The trends observed in hedge fund redemptions are also reflective of broader dynamics within the alternatives industry. As investors seek to navigate an uncertain macro environment, the appeal of diversified, actively managed strategies continues to grow.

Private equity, private credit, and real assets all play important roles in institutional portfolios, but hedge funds offer a unique combination of liquidity and flexibility.

The stabilization of redemption activity suggests that hedge funds are maintaining their position as a core component of alternative allocations, even as the broader landscape evolves.


Risks to the Outlook

While the current data is encouraging, it is important to recognize that risks remain. Market volatility, geopolitical developments, and macroeconomic shifts could all influence investor behavior in the coming months.

A resurgence of volatility could lead to renewed redemption pressure, particularly if performance across key strategies deteriorates. Similarly, changes in interest rates or economic conditions could prompt reallocations across asset classes.

For hedge fund managers, maintaining investor confidence will require continued focus on performance, risk management, and communication.


A Turning Point for the Industry?

The easing of redemption pressure may represent a turning point for the hedge fund industry. After a period of uncertainty, the apparent stabilization of capital flows suggests that the sector is regaining its footing.

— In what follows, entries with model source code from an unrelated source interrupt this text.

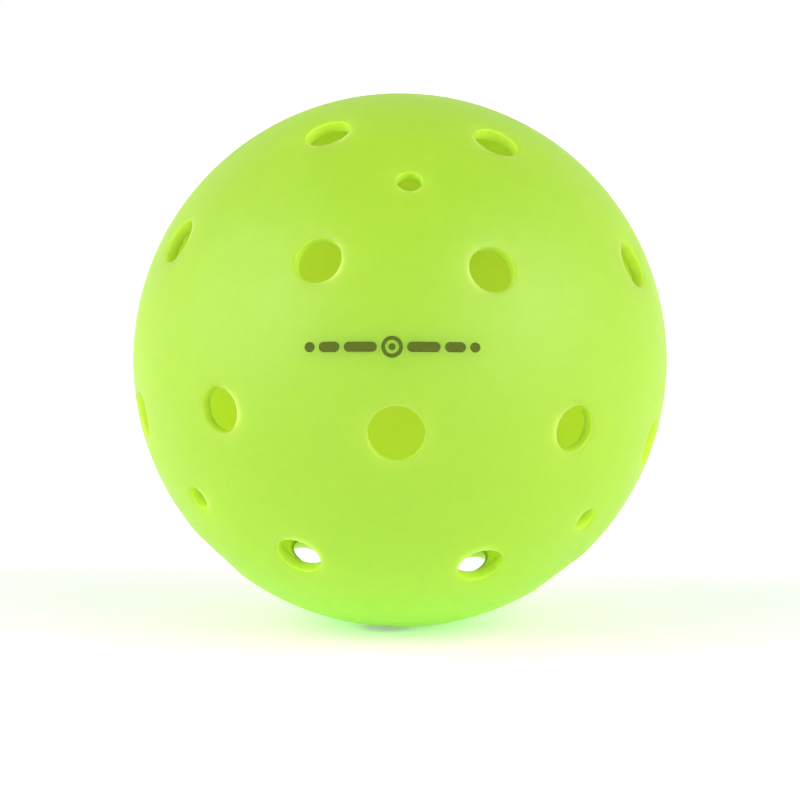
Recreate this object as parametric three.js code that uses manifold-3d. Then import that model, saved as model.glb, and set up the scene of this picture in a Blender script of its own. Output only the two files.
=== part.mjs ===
// A pickleball ball: one seamless hollow plastic shell with a drilled pattern of 38 holes,
// and a small printed mark made of eight separate islands of ink.
//
// Units are millimetres and +Z is up. The origin is the centre of the ball. The mark faces -Y.

import * as THREE from 'three';
import { mergeVertices } from 'three/addons/utils/BufferGeometryUtils.js';
import Module from 'manifold-3d';

const wasm = await Module();
wasm.setup();

// ---------------------------------------------------------------- driving dimensions

// The shell.
const ballDiameter = 74.0;
const wallThickness = 1.8;
const sphereDetail = 7; // each edge of the icosahedron is cut into this many pieces, plus one

// The three sizes of hole: two large, thirty medium and six small. The ease rounds an outer edge.
const largeHoleDiameter = 7.5;
const mediumHoleDiameter = 6.3;
const smallHoleDiameter = 3.5;
const edgeEase = 0.45;

// Four medium holes ring each small one, this many degrees from it as seen from the centre.
const mediumRingAngle = 25.8;

// Three more medium holes stand round each large one, this many degrees from it.
const mediumBeltAngle = 74.5;

// How the drilling jig held the ball relative to the print: three turns, in degrees.
const patternSpin = 40.7; // about the pattern's own Z
const patternLean = 45.0; // about X, which brings one small hole towards the print
const patternHeading = 4.4; // about Z

// The printed mark: a ring round a dot, with a row of bars on each side.
const markLatitude = 8.1; // degrees above the ball's equator
const ringDiameter = 2.8;
const ringStroke = 0.5;
const dotDiameter = 0.9;
const barHeight = 1.3;
const barGap = 0.55;
const barLengths = [4.3, 2.7, 1.3]; // from the ring outwards
const inkThickness = 0.1;
const inkClearance = 0.05; // between the ink's underside and the shell

// How finely round outlines are cut.
const largeHoleSides = 20;
const mediumHoleSides = 16;
const smallHoleSides = 12;
const inkRoundSides = 16; // of a round ink outline
const inkBarEndSides = 6; // of the half circle that ends an ink bar

// How far a cutting tool starts and ends beyond the surfaces that it cuts through.
const cutterOverrun = 2.0;

// Corners of a mesh that lie closer than this are one corner.
const mergeDistance = 1e-4;

// ---------------------------------------------------------------- derived sizes

const outerRadius = ballDiameter / 2;
const innerRadius = outerRadius - wallThickness;
const inkInnerRadius = outerRadius + inkClearance;
const inkOuterRadius = inkInnerRadius + inkThickness;

// ---------------------------------------------------------------- materials

const shellPlastic = new THREE.MeshStandardMaterial({
  name: 'lime_polyethylene',
  color: 0xb4e943,
  roughness: 0.5,
  metalness: 0.0,
});

const ink = new THREE.MeshStandardMaterial({
  name: 'dark_ink',
  color: 0x4a4f2a,
  roughness: 0.6,
  metalness: 0.0,
});

// ---------------------------------------------------------------- solids and meshes

// Turns a closed three.js geometry into a manifold solid.
function solidOf(geometry) {
  const bare = geometry.index ? geometry.toNonIndexed() : geometry.clone();
  bare.deleteAttribute('normal');
  bare.deleteAttribute('uv');
  const merged = mergeVertices(bare, mergeDistance);
  return new wasm.Manifold(new wasm.Mesh({
    numProp: 3,
    vertProperties: new Float32Array(merged.attributes.position.array),
    triVerts: new Uint32Array(merged.index.array),
  }));
}

// Turns a manifold solid back into a named three.js mesh.
function meshOf(name, solid, material) {
  const { vertProperties, triVerts } = solid.getMesh();
  const geometry = new THREE.BufferGeometry();
  geometry.setAttribute('position', new THREE.BufferAttribute(vertProperties, 3));
  geometry.setIndex(new THREE.BufferAttribute(triVerts, 1));
  geometry.computeVertexNormals();
  const mesh = new THREE.Mesh(geometry, material);
  mesh.name = name;
  return mesh;
}

// A ball of even triangles. Every radius uses the same directions, so the walls between two
// of these balls have the same thickness everywhere.
function ballSolid(radius) {
  return solidOf(new THREE.IcosahedronGeometry(radius, sphereDetail));
}

// ---------------------------------------------------------------- the hole pattern

// The six directions through the faces of a cube: the places of the small holes.
function faceDirections() {
  const x = new THREE.Vector3(1, 0, 0);
  const y = new THREE.Vector3(0, 1, 0);
  const z = new THREE.Vector3(0, 0, 1);
  return [x, y, z].flatMap((axis) => [axis, axis.clone().negate()]);
}

// The two ends of one long diagonal of the cube: the places of the large holes.
function poleDirections() {
  const pole = new THREE.Vector3(-1, -1, 1).normalize();
  return [pole, pole.clone().negate()];
}

// The cube's other corners: three round each pole, opposite the pole's own faces. The medium
// holes there lean a little away from the pole, towards the middle of the ball.
function beltDirections() {
  const lean = THREE.MathUtils.degToRad(mediumBeltAngle);
  return poleDirections().flatMap((pole) => faceDirections()
    .filter((face) => face.dot(pole) < 0)
    .map((face) => pole.clone()
      .multiplyScalar(Math.cos(lean))
      .addScaledVector(face.clone().projectOnPlane(pole).normalize(), Math.sin(lean))));
}

// Round each small hole, four steps towards the neighbouring faces: most of the medium holes.
function ringDirections() {
  const step = THREE.MathUtils.degToRad(mediumRingAngle);
  const faces = faceDirections();
  const isNeighbour = (face, other) => face.dot(other) === 0;
  return faces.flatMap((face) => faces
    .filter((other) => isNeighbour(face, other))
    .map((other) => face.clone()
      .multiplyScalar(Math.cos(step))
      .addScaledVector(other, Math.sin(step))));
}

// The turn from the pattern's own axes to the ball's axes.
function patternTurn() {
  const { degToRad } = THREE.MathUtils;
  const spin = new THREE.Matrix4().makeRotationZ(degToRad(patternSpin));
  const lean = new THREE.Matrix4().makeRotationX(degToRad(patternLean));
  const heading = new THREE.Matrix4().makeRotationZ(degToRad(patternHeading));
  return heading.multiply(lean).multiply(spin);
}

// A drill with its axis on the ball's radius. Above the hole's outer rim it widens into a cone
// that eases the sharp edge.
function holeCutter(diameter, sides, direction) {
  const radius = diameter / 2;
  const rimHeight = Math.sqrt(outerRadius ** 2 - radius ** 2);
  const profile = [
    new THREE.Vector2(0, innerRadius - cutterOverrun),
    new THREE.Vector2(radius, innerRadius - cutterOverrun),
    new THREE.Vector2(radius, rimHeight - edgeEase),
    new THREE.Vector2(radius + edgeEase + cutterOverrun, rimHeight + cutterOverrun),
    new THREE.Vector2(0, rimHeight + cutterOverrun),
  ];
  const drill = new THREE.LatheGeometry(profile, sides);
  const ownAxis = new THREE.Vector3(0, 1, 0);
  drill.applyQuaternion(new THREE.Quaternion().setFromUnitVectors(ownAxis, direction));
  return solidOf(drill);
}

function makeShell() {
  const turn = patternTurn();
  const mediumDirections = [...beltDirections(), ...ringDirections()];
  const holeKinds = [
    { directions: poleDirections(), diameter: largeHoleDiameter, sides: largeHoleSides },
    { directions: mediumDirections, diameter: mediumHoleDiameter, sides: mediumHoleSides },
    { directions: faceDirections(), diameter: smallHoleDiameter, sides: smallHoleSides },
  ];
  let shell = ballSolid(outerRadius).subtract(ballSolid(innerRadius));
  for (const { directions, diameter, sides } of holeKinds) {
    for (const direction of directions) {
      shell = shell.subtract(holeCutter(diameter, sides, direction.applyMatrix4(turn)));
    }
  }
  return meshOf('shell', shell, shellPlastic);
}

// ---------------------------------------------------------------- the printed mark

// An annulus, or a disc where the inner radius is zero, drawn about the mark's centre.
function roundOutline(radius, innerRadiusOfRing) {
  const outline = new THREE.Shape();
  outline.absarc(0, 0, radius, 0, 2 * Math.PI, false);
  if (innerRadiusOfRing > 0) {
    const hole = new THREE.Path();
    hole.absarc(0, 0, innerRadiusOfRing, 0, 2 * Math.PI, true);
    outline.holes.push(hole);
  }
  return outline;
}

// A bar with round ends, from x = start to x = end.
function barOutline(start, end) {
  const radius = barHeight / 2;
  const outline = new THREE.Shape();
  outline.absarc(end - radius, 0, radius, -Math.PI / 2, Math.PI / 2, false);
  outline.absarc(start + radius, 0, radius, Math.PI / 2, 1.5 * Math.PI, false);
  outline.closePath();
  return outline;
}

// The ink lies on the shell like a skin. The print pad comes straight on along the mark's own
// axis, so each island is the skin inside a straight prism of its outline.
function inkIsland(name, outline, arcSides, skin) {
  const prism = new THREE.ExtrudeGeometry(outline, {
    depth: inkOuterRadius + cutterOverrun,
    bevelEnabled: false,
    curveSegments: arcSides / 2, // an arc takes two sides for each curve segment
  });
  prism.rotateX(Math.PI / 2 - THREE.MathUtils.degToRad(markLatitude));
  return meshOf(name, skin.intersect(solidOf(prism)), ink);
}

function makeMark() {
  const skin = ballSolid(inkOuterRadius).subtract(ballSolid(inkInnerRadius));
  const ringRadius = ringDiameter / 2;
  const ring = roundOutline(ringRadius, ringRadius - ringStroke);
  const dot = roundOutline(dotDiameter / 2, 0);
  const mark = new THREE.Group();
  mark.add(inkIsland('mark_ring', ring, inkRoundSides, skin));
  mark.add(inkIsland('mark_dot', dot, inkRoundSides, skin));
  let start = ringRadius + barGap;
  barLengths.forEach((length, index) => {
    const end = start + length;
    const right = barOutline(start, end);
    const left = barOutline(-end, -start);
    mark.add(inkIsland(`mark_bar_right_${index + 1}`, right, inkBarEndSides, skin));
    mark.add(inkIsland(`mark_bar_left_${index + 1}`, left, inkBarEndSides, skin));
    start = end + barGap;
  });
  return mark;
}

// ---------------------------------------------------------------- the ball

const ball = new THREE.Group();
ball.add(makeShell());
ball.add(makeMark());

export default ball;
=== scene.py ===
# %% [markdown]
# # A pickleball ball
# The real ball is one hollow shell of lime-green polyethylene, tumbled round in a heated mould
# so that it has no seam, then drilled with 38 holes and printed with a small mark. The scene
# keeps that order: the shell is worked out with its holes in it, the mark is laid on top as a
# film of ink, and then each gets its finish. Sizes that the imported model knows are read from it.
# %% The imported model
import math

import bmesh
import bpy
import numpy as np
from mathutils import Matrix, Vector


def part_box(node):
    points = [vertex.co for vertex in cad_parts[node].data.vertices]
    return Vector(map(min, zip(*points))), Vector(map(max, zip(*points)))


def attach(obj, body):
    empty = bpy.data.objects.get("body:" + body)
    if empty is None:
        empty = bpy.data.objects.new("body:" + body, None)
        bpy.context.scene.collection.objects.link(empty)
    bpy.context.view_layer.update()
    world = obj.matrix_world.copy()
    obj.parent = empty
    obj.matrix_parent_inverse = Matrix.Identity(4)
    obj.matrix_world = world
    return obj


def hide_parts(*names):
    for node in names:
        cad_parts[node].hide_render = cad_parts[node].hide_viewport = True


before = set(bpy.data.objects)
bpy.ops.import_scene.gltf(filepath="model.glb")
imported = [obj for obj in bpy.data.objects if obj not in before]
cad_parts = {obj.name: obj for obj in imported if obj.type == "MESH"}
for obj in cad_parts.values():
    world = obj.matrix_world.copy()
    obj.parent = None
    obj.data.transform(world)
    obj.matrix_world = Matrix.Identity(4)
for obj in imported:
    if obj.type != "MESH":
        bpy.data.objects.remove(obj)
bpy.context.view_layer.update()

MM = 0.001
shell_low, shell_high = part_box("shell")
ball_centre = (shell_low + shell_high) / 2
ball_radius = (shell_high.x - shell_low.x) / 2
print(f"the ball is {2 * ball_radius / MM:.1f} mm across")

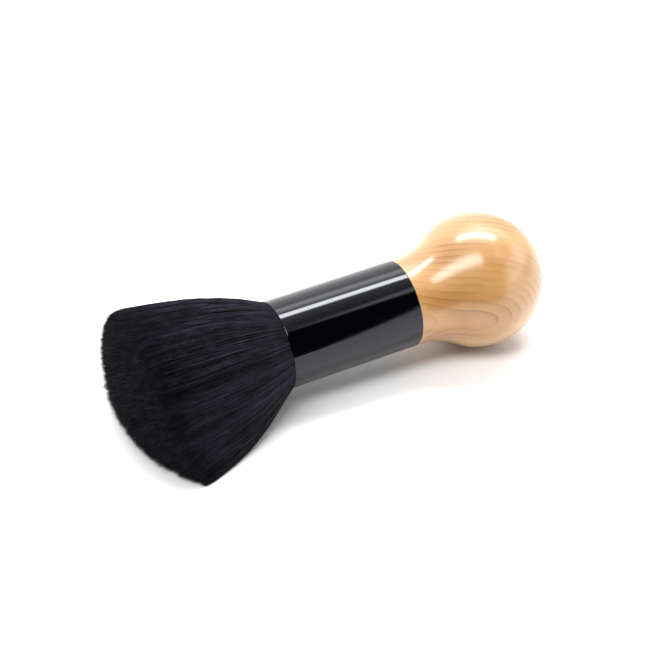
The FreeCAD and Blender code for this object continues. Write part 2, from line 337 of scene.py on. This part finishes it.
def wood_material():
    """Pale cherry under satin lacquer: growth rings, soft warm patches and fine fibres."""
    paint = Painter("pale_wood", Roughness=0.42, Coat_Weight=1.0, Coat_Roughness=0.19, Coat_IOR=1.58)
    grain = Vector((1, 0, 0)) - OUT_FROM_PITH * OUT_FROM_PITH.x
    grain.normalize()
    turn = Matrix((grain, grain.cross(OUT_FROM_PITH), OUT_FROM_PITH)).to_euler()
    pith = ball_centre + OUT_FROM_PITH * PITH_DISTANCE

    def wood_noise(stretch, scale, detail, roughness=0.5):
        """Noise drawn out along the grain; a smaller stretch number is a longer fleck."""
        place = paint.place(turn=turn, shift=pith, scale=(stretch, 1, 1))
        return paint.noise(place, scale, detail, roughness)

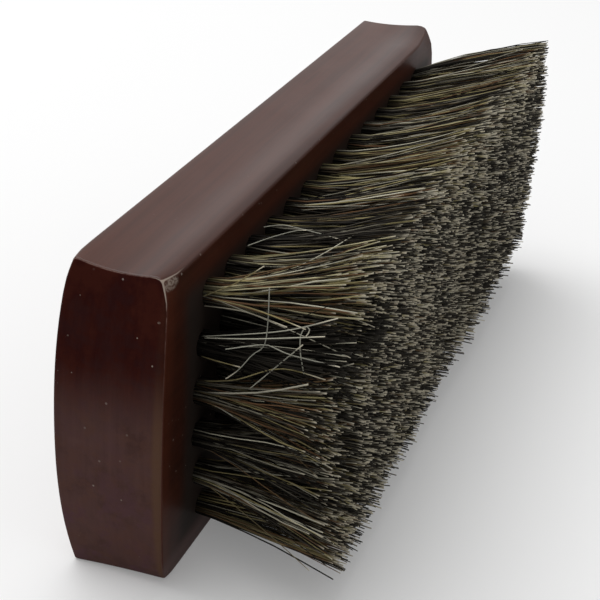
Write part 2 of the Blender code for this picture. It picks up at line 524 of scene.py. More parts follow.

For investors, this could signal an opportunity to reassess allocations and potentially increase exposure to strategies that offer diversification and downside protection.

For managers, it provides a more stable foundation on which to build and execute their investment strategies.


Conclusion: Stability Returns, but the Bar Remains High

The decline in the SS&C Redemption Indicator to 1.26% is a welcome development for the hedge fund industry, signaling a reduction in withdrawal pressure and a potential stabilization of capital flows.

For HedgeCo.Net readers, the key takeaway is clear: institutional confidence in hedge fund platforms remains intact, even in the face of a challenging market environment.

However, stability does not equate to complacency. The bar for performance, transparency, and risk management remains as high as ever. As the industry continues to evolve, those firms that can meet these demands will be best positioned to thrive.

In a market defined by uncertainty, the ability to retain investor trust may ultimately prove to be the most valuable asset of all.